For some reason, this is actually kicking in with char arrays >= 4B, but not with integer arrays. (At least, not when they're unused!). char pointers can alias anything, which may have something to do with it.
See the code on godbolt, with asm output. Note how main is special: it uses andl $-16, %esp to align the stack on entry to main, but other functions assume the stack was 16B-aligned before the call instruction that called them. So they'll typically sub $24, %esp, after pushing %ebp. (%ebp and the return address are 8B total, so the stack is 8B away from being 16B-aligned). This leaves room for the stack-protector canary.
The 32bit SysV ABI only requires arrays to be aligned to the natural alignment of their elements, so this 16B alignment for the char array is just what the compiler decided to do in this case, not something you can count on.

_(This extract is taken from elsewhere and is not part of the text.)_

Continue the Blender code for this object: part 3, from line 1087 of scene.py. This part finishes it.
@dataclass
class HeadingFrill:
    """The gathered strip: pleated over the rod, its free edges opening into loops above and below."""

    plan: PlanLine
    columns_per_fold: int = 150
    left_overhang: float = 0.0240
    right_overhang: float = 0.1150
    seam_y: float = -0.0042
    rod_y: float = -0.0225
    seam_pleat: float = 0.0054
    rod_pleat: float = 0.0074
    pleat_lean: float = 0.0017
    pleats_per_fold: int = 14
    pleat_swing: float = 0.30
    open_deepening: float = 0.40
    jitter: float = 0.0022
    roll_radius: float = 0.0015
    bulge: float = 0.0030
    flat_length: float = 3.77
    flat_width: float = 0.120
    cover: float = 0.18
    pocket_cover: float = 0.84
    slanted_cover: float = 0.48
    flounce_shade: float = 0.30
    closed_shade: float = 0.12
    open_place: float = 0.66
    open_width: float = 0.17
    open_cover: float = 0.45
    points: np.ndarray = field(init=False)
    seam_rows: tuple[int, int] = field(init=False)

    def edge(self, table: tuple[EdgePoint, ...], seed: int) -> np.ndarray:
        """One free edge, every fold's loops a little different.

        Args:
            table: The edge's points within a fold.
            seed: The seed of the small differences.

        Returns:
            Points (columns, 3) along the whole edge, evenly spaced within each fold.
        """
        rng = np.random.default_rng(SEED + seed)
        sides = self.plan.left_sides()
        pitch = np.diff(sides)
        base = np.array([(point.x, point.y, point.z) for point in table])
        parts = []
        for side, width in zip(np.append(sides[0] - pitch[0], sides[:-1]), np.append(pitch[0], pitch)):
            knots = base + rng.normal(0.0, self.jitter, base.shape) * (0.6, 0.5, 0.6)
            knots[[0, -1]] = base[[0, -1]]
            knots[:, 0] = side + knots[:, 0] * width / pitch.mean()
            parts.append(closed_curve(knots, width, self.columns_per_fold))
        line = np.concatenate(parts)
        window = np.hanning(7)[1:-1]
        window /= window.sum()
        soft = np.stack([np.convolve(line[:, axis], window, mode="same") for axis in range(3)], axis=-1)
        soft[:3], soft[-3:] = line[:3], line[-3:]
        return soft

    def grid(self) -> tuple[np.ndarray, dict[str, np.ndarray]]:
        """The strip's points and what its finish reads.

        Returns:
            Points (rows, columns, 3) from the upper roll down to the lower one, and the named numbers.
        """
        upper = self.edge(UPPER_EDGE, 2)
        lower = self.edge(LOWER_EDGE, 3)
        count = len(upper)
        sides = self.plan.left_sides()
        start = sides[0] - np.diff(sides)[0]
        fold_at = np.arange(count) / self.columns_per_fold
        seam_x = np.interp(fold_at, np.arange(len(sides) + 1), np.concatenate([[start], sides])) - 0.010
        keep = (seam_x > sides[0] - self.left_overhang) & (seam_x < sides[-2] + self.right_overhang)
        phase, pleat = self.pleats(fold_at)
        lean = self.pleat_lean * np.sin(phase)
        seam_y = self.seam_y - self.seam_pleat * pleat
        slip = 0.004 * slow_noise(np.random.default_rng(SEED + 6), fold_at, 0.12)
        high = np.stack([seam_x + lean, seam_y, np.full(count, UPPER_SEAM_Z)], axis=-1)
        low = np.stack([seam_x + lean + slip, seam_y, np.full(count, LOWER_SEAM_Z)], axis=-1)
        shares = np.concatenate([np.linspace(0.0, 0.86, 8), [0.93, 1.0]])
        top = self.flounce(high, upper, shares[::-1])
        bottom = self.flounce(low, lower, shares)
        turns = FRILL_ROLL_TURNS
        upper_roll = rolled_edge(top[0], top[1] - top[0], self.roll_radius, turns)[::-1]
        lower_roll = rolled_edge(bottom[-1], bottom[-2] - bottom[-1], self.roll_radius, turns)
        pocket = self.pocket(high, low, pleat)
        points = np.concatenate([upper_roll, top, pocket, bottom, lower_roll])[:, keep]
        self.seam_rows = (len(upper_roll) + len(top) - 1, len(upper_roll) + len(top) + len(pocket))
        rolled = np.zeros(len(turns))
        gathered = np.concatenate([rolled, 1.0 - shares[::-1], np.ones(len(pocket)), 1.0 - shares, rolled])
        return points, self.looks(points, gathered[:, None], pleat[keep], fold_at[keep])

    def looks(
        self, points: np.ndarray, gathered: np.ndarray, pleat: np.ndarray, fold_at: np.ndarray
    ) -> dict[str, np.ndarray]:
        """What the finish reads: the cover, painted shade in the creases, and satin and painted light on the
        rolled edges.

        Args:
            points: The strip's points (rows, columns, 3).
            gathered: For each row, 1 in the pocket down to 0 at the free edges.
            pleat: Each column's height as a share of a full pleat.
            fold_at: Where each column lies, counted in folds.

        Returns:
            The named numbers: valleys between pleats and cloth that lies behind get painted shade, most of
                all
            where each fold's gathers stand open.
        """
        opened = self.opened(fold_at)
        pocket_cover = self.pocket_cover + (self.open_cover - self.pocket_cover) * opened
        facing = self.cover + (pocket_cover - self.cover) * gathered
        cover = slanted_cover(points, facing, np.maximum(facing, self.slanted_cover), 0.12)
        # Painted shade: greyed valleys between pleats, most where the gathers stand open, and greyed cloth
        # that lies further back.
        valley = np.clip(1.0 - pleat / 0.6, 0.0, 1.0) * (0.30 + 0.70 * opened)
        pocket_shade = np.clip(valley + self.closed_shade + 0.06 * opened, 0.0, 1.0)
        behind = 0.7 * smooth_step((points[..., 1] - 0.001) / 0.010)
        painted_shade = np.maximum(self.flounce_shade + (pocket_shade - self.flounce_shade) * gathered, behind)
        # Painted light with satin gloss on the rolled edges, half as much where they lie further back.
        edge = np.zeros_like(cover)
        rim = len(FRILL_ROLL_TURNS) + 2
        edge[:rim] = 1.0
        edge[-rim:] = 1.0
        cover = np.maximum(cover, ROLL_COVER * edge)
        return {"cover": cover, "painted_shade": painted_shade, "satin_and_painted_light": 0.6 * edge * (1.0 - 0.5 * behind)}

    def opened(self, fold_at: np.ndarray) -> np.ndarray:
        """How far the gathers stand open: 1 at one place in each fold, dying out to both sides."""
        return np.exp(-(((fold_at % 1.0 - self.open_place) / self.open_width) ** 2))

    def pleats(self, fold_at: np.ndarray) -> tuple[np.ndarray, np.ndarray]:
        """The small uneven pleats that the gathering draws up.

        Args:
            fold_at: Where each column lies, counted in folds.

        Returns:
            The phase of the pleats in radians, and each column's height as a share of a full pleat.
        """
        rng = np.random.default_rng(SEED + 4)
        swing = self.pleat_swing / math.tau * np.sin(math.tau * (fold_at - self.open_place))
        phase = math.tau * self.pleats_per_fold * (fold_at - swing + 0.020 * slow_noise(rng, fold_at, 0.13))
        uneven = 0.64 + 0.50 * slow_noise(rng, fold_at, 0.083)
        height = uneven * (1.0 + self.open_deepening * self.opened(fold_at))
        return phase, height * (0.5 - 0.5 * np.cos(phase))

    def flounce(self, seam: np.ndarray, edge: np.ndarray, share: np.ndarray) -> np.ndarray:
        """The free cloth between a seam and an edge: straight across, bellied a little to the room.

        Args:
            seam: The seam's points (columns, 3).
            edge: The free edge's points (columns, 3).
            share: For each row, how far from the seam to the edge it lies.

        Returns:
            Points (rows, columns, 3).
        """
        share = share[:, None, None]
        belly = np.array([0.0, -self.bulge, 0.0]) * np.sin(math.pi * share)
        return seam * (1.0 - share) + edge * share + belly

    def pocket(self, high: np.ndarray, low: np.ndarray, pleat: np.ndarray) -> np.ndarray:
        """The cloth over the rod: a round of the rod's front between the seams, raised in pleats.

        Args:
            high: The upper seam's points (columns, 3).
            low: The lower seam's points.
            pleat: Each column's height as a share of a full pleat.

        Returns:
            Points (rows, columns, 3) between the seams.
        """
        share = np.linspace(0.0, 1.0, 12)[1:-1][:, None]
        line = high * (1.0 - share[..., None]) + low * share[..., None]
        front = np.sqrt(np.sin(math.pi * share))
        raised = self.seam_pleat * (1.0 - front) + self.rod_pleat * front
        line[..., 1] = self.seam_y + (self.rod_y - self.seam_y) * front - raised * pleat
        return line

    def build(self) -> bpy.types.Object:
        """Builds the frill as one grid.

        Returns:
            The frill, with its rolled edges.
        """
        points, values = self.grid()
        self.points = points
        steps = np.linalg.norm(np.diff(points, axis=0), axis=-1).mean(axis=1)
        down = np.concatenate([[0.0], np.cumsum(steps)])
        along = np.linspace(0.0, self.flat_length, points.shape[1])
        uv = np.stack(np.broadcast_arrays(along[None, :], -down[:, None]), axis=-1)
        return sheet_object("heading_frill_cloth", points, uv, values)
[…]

The 64bit ABI is different:
An array uses the same alignment as its elements, except that a local
or global array variable of length at least 16 bytes or a C99
variable-length array variable always has alignment of at least 16
bytes
(links from the x86 tag wiki)
So you can count on char buf[1024] being 16B-aligned on SysV, allowing you to use SSE aligned loads/stores on it.